--- Material provided ---

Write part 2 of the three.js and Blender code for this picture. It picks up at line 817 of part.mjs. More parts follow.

---
--- Material provided ---

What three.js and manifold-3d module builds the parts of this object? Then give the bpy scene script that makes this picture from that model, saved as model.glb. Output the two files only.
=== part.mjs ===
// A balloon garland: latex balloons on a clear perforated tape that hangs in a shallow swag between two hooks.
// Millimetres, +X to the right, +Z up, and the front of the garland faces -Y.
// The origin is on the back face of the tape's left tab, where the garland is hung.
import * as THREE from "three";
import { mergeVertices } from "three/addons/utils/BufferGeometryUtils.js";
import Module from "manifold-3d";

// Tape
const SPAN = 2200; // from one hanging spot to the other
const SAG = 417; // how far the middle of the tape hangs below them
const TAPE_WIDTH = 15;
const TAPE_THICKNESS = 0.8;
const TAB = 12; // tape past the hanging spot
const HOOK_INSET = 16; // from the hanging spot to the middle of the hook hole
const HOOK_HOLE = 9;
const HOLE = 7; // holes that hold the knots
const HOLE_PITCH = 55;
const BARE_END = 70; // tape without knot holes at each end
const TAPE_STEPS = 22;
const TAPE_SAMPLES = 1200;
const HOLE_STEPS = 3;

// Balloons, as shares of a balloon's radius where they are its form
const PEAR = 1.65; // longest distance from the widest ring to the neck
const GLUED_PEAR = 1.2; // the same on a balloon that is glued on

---

Exercise goal
Copy out exactly the lines from the one with "What three.js and" through the one with "import Module from", counting both ends, and no other lines.

Response to this exercise
What three.js and manifold-3d module builds the parts of this object? Then give the bpy scene script that makes this picture from that model, saved as model.glb. Output the two files only.
=== part.mjs ===
// A balloon garland: latex balloons on a clear perforated tape that hangs in a shallow swag between two hooks.
// Millimetres, +X to the right, +Z up, and the front of the garland faces -Y.
// The origin is on the back face of the tape's left tab, where the garland is hung.
import * as THREE from "three";
import { mergeVertices } from "three/addons/utils/BufferGeometryUtils.js";
import Module from "manifold-3d";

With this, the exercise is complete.